As with other roles, ChatGPT will initially augment the work of sales professionals by automating simple, repetitive tasks, for example, entering information into a customer relationship management (CRM) database and writing letters of introduction to potential new customers. It will also power chatbots that will handle incoming sales inquiries. Salespeople themselves will find they have more time to spend on building relationships with their clients, identifying new sources of leads, and developing their salesmanship techniques and strategies.
Teachers might today be worrying about their ability to spot students who are trying to cheat by handing in AI-authored homework. But they should also be thinking about how they themselves can put the technology to use in classrooms. For example, they can use ChatGPT to automate the creation of lesson plans, providing suggestions about structure and topics that should be covered in order to provide a thorough overview of a subject. They can also use it to create simple summaries of subjects, or use it to write round-ups and reviews of class activities, or create quizzes to test the knowledge of their students. Of course, one of the most valuable uses will be in teaching students themselves about the possibilities of AI – ensuring they are able to use it to answer questions and augment their own learning abilities.
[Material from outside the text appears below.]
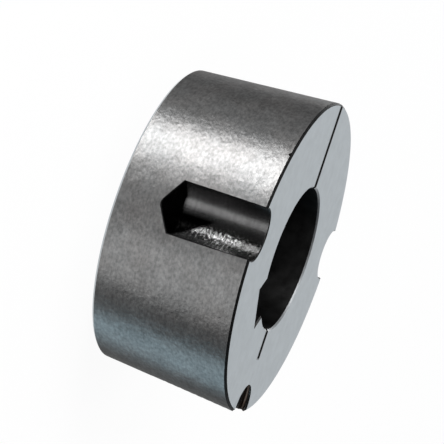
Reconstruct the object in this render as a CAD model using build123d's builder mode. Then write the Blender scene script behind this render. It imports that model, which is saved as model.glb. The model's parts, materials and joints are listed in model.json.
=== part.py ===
"""Taper bush: a split, tapered clamping bush that locks a pulley or sprocket hub onto a shaft.

The bush stands on its small end. Z is the bore axis, the origin is the centre of the small end,
and the saw cut that splits the wall faces +Y.
"""

from build123d import *
from math import cos, radians, sin, tan
import os

# Turned blank
body_length = 31.8
large_end_diameter = 70.0
taper_half_angle = 4.0
rim_chamfer = 0.5

# Bore and keyway
bore_diameter = 32.0
key_width = 10.0
key_depth = 3.3
key_angle = 127.7
bore_chamfer = 0.35

# Screw pockets, each one half in the bush and half in the hub
screw_inset = 1.65
clamp_pocket_diameter = 11.2
clamp_pocket_depth = 18.7
clamp_pocket_angle = 84.7
jack_pocket_diameter = 9.4
jack_pocket_depth = 19.6
pocket_edge_break = 0.2

# Drills: the corner between the lips and the barrel is sharp, and the point is worn blunt
drill_point_angle = 118.0
drill_tip_radius = 1.6

# Saw cuts
split_width = 1.6
relief_width = 1.6
relief_depth = 6.5

# How far every cutter runs on past the surface that it enters by
cutter_overrun = 2.0

# Angles round the bush are counted from the split, anticlockwise when seen on the large end
split_direction = 90.0
split_side = Plane.XY.rotated((0, 0, split_direction))

bore_radius = bore_diameter / 2
large_end_radius = large_end_diameter / 2
small_end_radius = large_end_radius - body_length * tan(radians(taper_half_angle))
screw_circle_radius = large_end_radius - screw_inset


def drilled_hole(diameter, depth):
    """The space that a drill leaves when it is run down Z, with its full width to this depth."""
    radius = diameter / 2
    lip_angle = drill_point_angle / 2
    sharp_point = -depth - radius / tan(radians(lip_angle))
    tip_centre = sharp_point + drill_tip_radius / sin(radians(lip_angle))
    with BuildPart() as hole:
        with BuildSketch(Plane.XZ):
            with BuildLine():
                tip = CenterArc((0, tip_centre), drill_tip_radius, -90, 90 - lip_angle)
                Polyline(
                    tip @ 1,
                    (radius, -depth),
                    (radius, cutter_overrun),
                    (0, cutter_overrun),
                    tip @ 0,
                )
            make_face()
        revolve(axis=Axis.Z)
    return hole.part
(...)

Public relations (PR) professionals can take advantage of ChatGPT’s writing skills to create social media posts that communicate company news and wider messaging to the outside world. To do this, they will still need to develop an in-depth understanding of their brand’s values and voice, just as they’ve always done, so they can “teach” AI to do this authentically. Technology of this sort can also be used to monitor media and social media for mentions of the company and its products, and to create summarized reports of who is talking about them and what they are saying. PR professionals that master these uses of AI and automation software will find they have more time to develop their skills in other aspects of their work, including building relationships with journalists and the media, and crisis management, which are also essential.